Scan the data that follows and count the lines with the string "from"; answer with the count alone.

* Data shown

Start

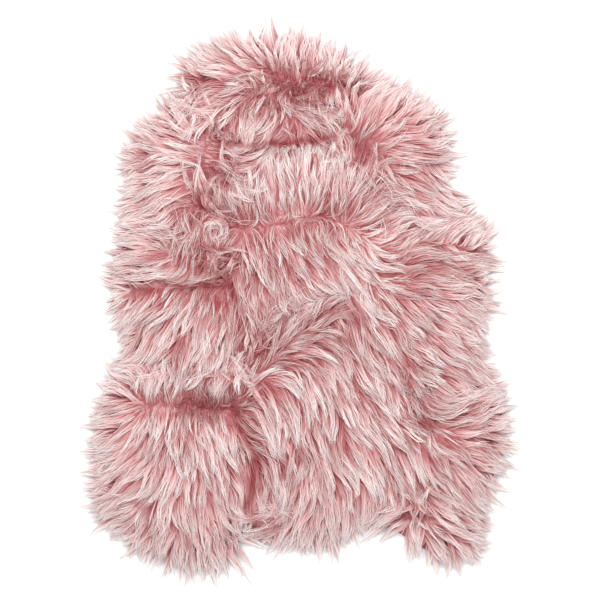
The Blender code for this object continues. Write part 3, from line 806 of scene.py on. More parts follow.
# %% [markdown]
# ## Ruffled spots and flyaway hairs
# Some spots have been rubbed, and their fibre is crimped and matted: short curls that lie every way.
# Elsewhere single long hairs stand off from the rest. Both are too local for the tables of the flow, so two
# more tables list the spots, with the number of curls or hairs for each. The pile itself is wavier near a
# ruffled spot.

# %% Ruffle guides
Ruffle = namedtuple("Ruffle", "x y reach_x reach_y curls pale")
RUFFLES = [Ruffle(*row) for row in (
    (0, 350, 42, 16, 130, -0.25), (70, 344, 24, 10, 40, -0.10), (-30, 318, 60, 12, 40, 0.0),
    (-140, -165, 40, 8, 60, 0.0), (-140, 150, 16, 10, 26, -0.05), (-130, 66, 26, 16, 50, 0.0),
    (-120, 268, 18, 12, 24, 0.0), (-168, 322, 16, 12, 20, -0.05), (182, -128, 12, 34, 30, 0.05),
    (-62, -352, 18, 12, 24, 0.0), (-120, 205, 16, 14, 20, 0.0),
)]
RUFFLE_LENGTHS = (0.014, 0.036)
RUFFLE_BEND, RUFFLE_TURN = 2.6, 1.1
RUFFLE_LAYERS = (0.92, 1.12)
SPOT_SPREAD = 0.6  # standard deviation of the roots, as a share of the spot's reach


def spot_roots(spot, count, rng):
    return (rng.normal(0, SPOT_SPREAD, (count, 2)) * (spot.reach_x, spot.reach_y) + (spot.x, spot.y)) * MM


def ruffle_guides(rng):
    """Guides of the curls, and how much paler or darker each is."""
    roots = np.vstack([spot_roots(spot, spot.curls, rng) for spot in RUFFLES])
    count = len(roots)
    path = traced(roots, rng.uniform(*RUFFLE_LENGTHS, count), rng.normal(0, RUFFLE_BEND, count),
                  rng.normal(0, RUFFLE_TURN, count))
    pale = np.repeat([spot.pale for spot in RUFFLES], [spot.curls for spot in RUFFLES])
    return set_at_height(path, rng.uniform(*RUFFLE_LAYERS, count)), pale


ruffles, ruffle_pale = ruffle_guides(rng)
print(len(ruffles), "ruffled curls")

# %% How wavy the pile is
CRIMP = 1.5
CRIMP_REACH = (1.3, 1.6)  # times the ruffled spot's reach in x and y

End

* Problem solution
2